Well I sighted in my "Merry Christmas to Me" present. Then I shot my handloads for the best group to see what the gun liked. All shots were at 110 yards off the bench. Found the gun likes the 39 grain load behind the 60 grain vmax bullets. I didn't think an out of the box gun could shoot like this (or myself either). Measured 1/2 inch outside of hole to outside of hole, 4 shots.


----------



## Mick105 (Jan 6, 2012)

No excuses now.... Can't wait to see the pictures of fur!


----------



## dwtrees (Mar 5, 2012)

Got this one afer the sight in.


----------



## Mick105 (Jan 6, 2012)

Nice looking dog... Congrats


----------



## wv-outdoor (Dec 31, 2011)

Nice shooting and nice coyote..


----------



## bones44 (Jan 7, 2011)

Nice !! Sounds like a keeper to me !


----------



## Savagenut15068 (Jan 2, 2013)

Absolutely a typical Savage " out of the box experience" !!!!! They are amazing rifles and if you saw how they were assembled and the quality control they have in place , you would understand why they shoot so darn well.
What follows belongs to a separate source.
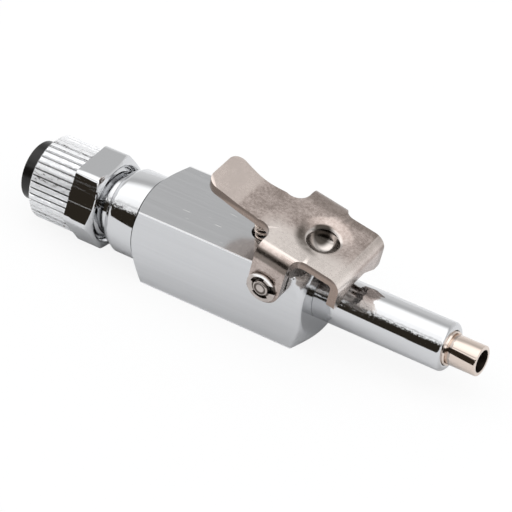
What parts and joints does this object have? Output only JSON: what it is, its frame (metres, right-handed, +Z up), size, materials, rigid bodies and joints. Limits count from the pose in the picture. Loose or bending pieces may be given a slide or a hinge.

Now I'm not saying they dont have woops's like anyone else , but they do take their quality control further than any other manufacturer in my honest opinion and being a gunsmith I get to see alot of different rifles through the course of a year.


----------



## Dakota Dogs (Nov 19, 2012)

Nice work DWtrees - congrats on the dog as well.


----------



## Keatts (Dec 26, 2012)

Very nice group and dog.


----------



## HowlinRed (Feb 3, 2011)

Yep, whatever you shoot at should be DRT! Sure wish Savage would bring back the model 24. That thing is hard to find!


----------



## Ledge (Nov 13, 2012)

HowlinRed said:


> Yep, whatever you shoot at should be DRT! Sure wish Savage would bring back the model 24. That thing is hard to find!


Me too. I've got my local gun shop owner keeping his eyes open for a 12 gauge/.223 one for me.


----------



## HowlinRed (Feb 3, 2011)

I know what ya mean. I would love to have a .17 or .222 over a 20ga!


----------